Because the library needs to make a scheduling decision and change who it is executing. Once the signal happens, the ULTlib on the second CPU will determine that it needs to schedule the highest priority thread T3 by blocking the lower priority thread T1.

(11) Multiple CPUs: Synchronization-Related Issues

Let’s see another issue of the multiple CPUs. Consider a situation where ULT1 is currently running on the KLT1 spinned to the CPU1 owns a mutex. This mutex blocks the ULT2 and ULT3 because they have requested the mutex that ULT1 holds.

Suppose ULT4 running on the KLT2 spun to the CPU2 requests the mutex that ULT1 is holding, then ULT4 should be enqueued into the mutex queue.
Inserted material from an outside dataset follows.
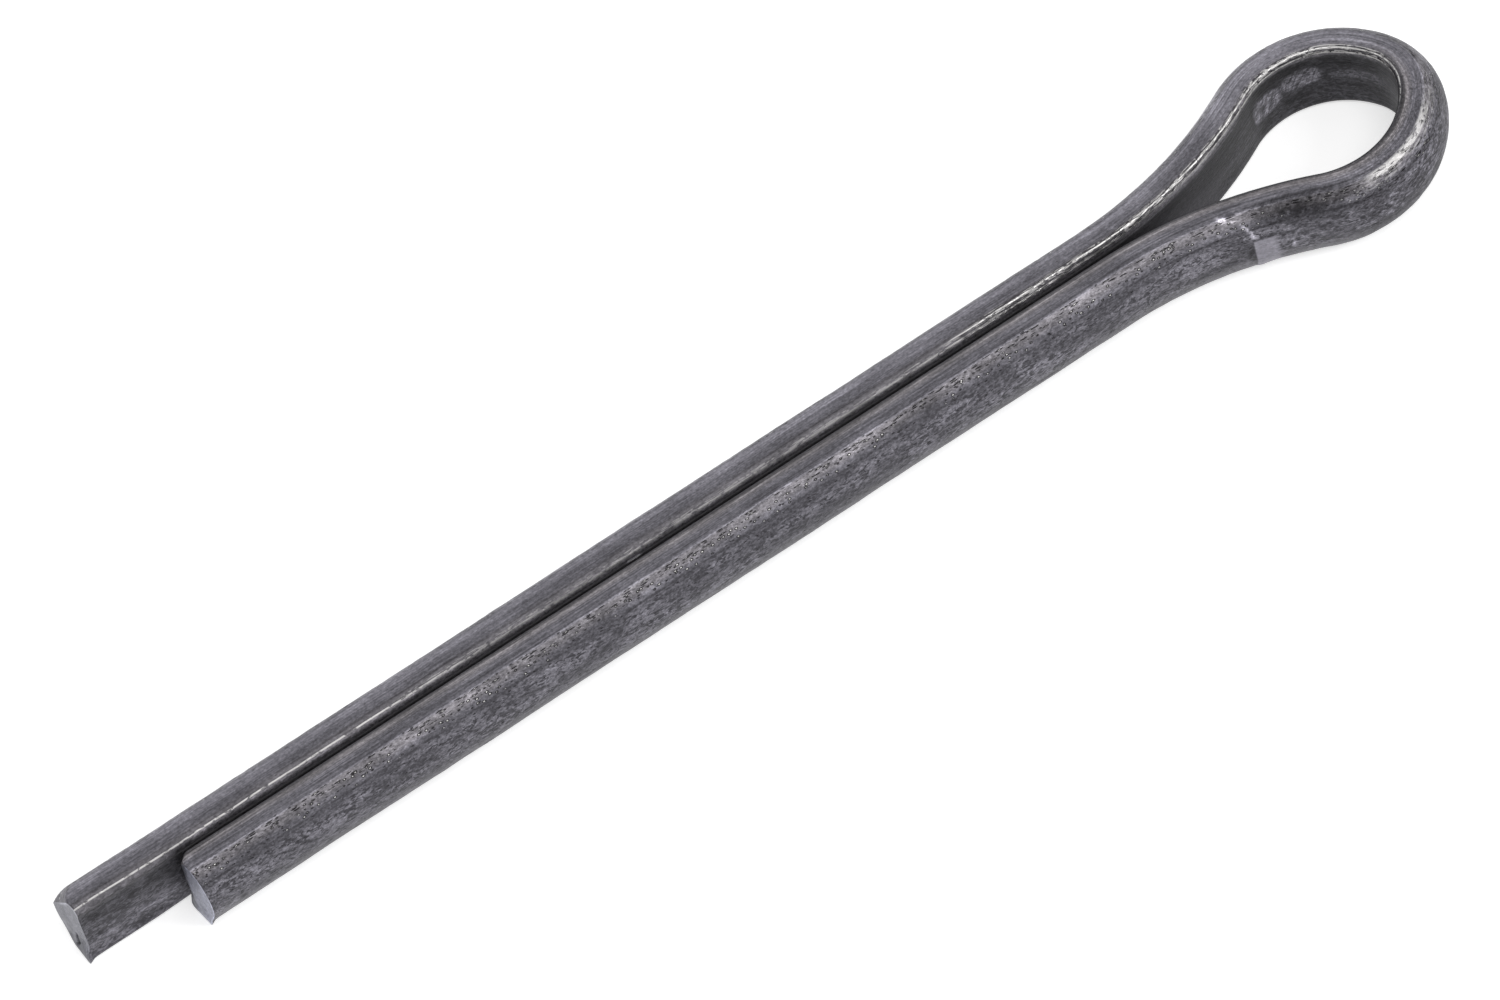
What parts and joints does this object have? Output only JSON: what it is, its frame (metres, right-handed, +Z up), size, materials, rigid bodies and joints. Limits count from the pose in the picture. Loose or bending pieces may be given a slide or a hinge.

However, if the amount of time that T1 will take to finish is less than the amount of time T4 will take to be placed on the queue and context switch, then it makes more sense to just have T4 “spin, burn some cycles” and wait for the mutex.

Mutex data structures should contain information about the current owner. With that information, a thread can determine if the owner of a mutex is running on a separate CPU. If another CPU is available and there is a short critical section for ULT1, then ULT4 should spin instead of blocking.

(12) Destroying threads

Finally, let’s discuss destroying threads.

Once a thread is no longer needed, it can actually be destroyed, and the data structure, stack, etc. should be freed. However, since the thread creation takes some time that is quite expensive for us, it helps if we consider reusing threads instead of destroying them.

This is done by when a thread exits, it is not immediately freed. Instead, this thread will be put on death row. Periodically, a reaper thread will be executed to destroy some of the threads on death row. Otherwise, if a thread creation request comes in before the threads in the death row are properly destroyed, then its data structure and stack can be reused.

(13) Example: Threads Number For Linux

From the source code fork.c of the Linux kernel v3.17, we can find out that a minimum of 20 threads are needed to allow a system to boot (line 281–282), and this value can be changed by passing the parameter max_threads.